India has also taken steps over the years to support its solar domestic manufacturing. It imposed its first safeguard duty on the solar PV cells and modules in 2017 which was later put on hold by the court. In 2018, it implemented a safeguard duty for a period of 2 years on the import of solar PV cells and modules from countries like China, Malaysia and Taiwan. Recently, the Government of India has decided to replace its safeguard duty with the basic custom duty starting from April 2022, in order to boost domestic manufacturing by making the imported products costlier.

The USA and Europe have imposed anti-dumping duties as well as countervailing duties on imports to nullify the subsidy & dumping of Chinese solar cells and modules. This led to a decrease in the share of imported modules in the market, but after a while, it was observed that the share of modules imported from Taiwan and Malaysia started increasing and it led to extending the duties to these countries as well. While the US authority announced safeguard duty for a period of 4 years and imposed additional import duty on Chinese PV cells and modules, the European Commission negotiated to exempt the Chinese products from the duties on the condition of selling them above the minimum import price (MIP). However, for achieving the EU climate change objective the trade measures were ruled out to increase the penetration of cheap imported modules in the market to upscale the solar PV deployment. 

Similar to Europe, Brazil has announced to remove the import duty on certain types of modules, inverters and trackers in order to reduce the revenue loss to the state. Turkey has shifted to a new formula for calculating import duty on solar PV modules. In April 2020, it had announced to consider kilograms as a measurable unit for calculating import duty instead of per square meter. The adoption of new formulas can be related to the increase in weight of the higher efficiency modules. It has been found that there is a difference of around 3 kg weight in the higher efficiency modules, and the new formula is expected to be more effective in discouraging the import of solar modules. Based on the overview done for different countries, a comprehensive representation of the current import duty applicable on Solar PV module & cells by different countries has been prepared and represented in table 2.
 

Table 2: Import Duty on Solar PV Cells & Modules.

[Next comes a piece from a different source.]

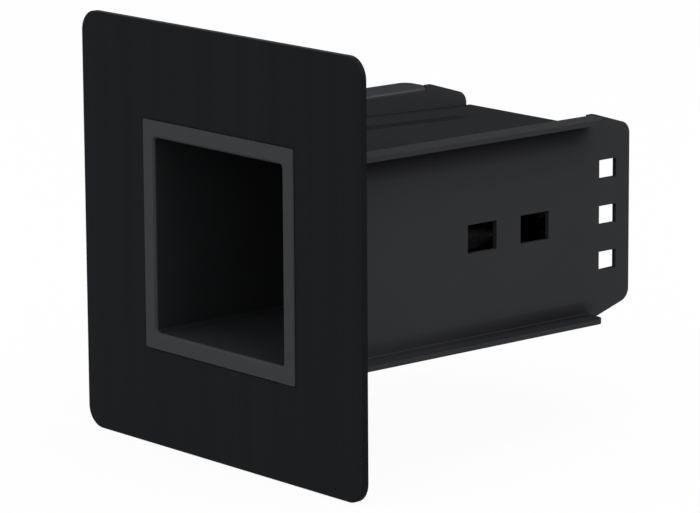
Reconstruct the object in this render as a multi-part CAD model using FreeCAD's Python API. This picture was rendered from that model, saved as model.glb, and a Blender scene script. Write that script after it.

Latin America (including Mexico)

BCD: 2 to 5% ; Import Tax: 1 to 3%

(Modules manufactured or assembled in USA are exempted from duty in Mexico)

Middle East (Dubai)

VAT (or BCD): 5%

Australia

BCD: 1% (No duty imposed for China)

Cambodia

BCD: 5.5% (on modules) 

No duty imposed for modules manufactured in Vietnam.

Malaysia

BCD: 2 to 5% (No duty imposed for China)

Korea & Japan

BCD: 8 to 10%

Uganda & Zambia

BCD: 2% (Products assembled in Zambia are exempted from duty)

South Africa

BCD: 5%

USA

BCD: 1% For China (Module or any raw material): 13–15%

Europe

BCD: 0%

Countries like Brazil and Europe are shifting away or have already removed the duties on solar PV products majorly on modules and cells. It is feared that changing trade measures bring uncertainty among the developers and would finally result in a reduction in the pace of solar PV deployment. Many countries seem to be convinced that protective measures are not the optimal long term solution for domestic manufacturing to grow and may only lead to trade conflicts. Amongst other measures, China has been able to reduce its prices due to the supportive subsidies that were being made available for the manufacturers. It has been found most effective to provide supportive subsidies to the domestic manufacturers to become competitive. As Europe, which is kickstarting new PV manufacturing capacities, measures to protect themselves from imports seem not to be further pursued.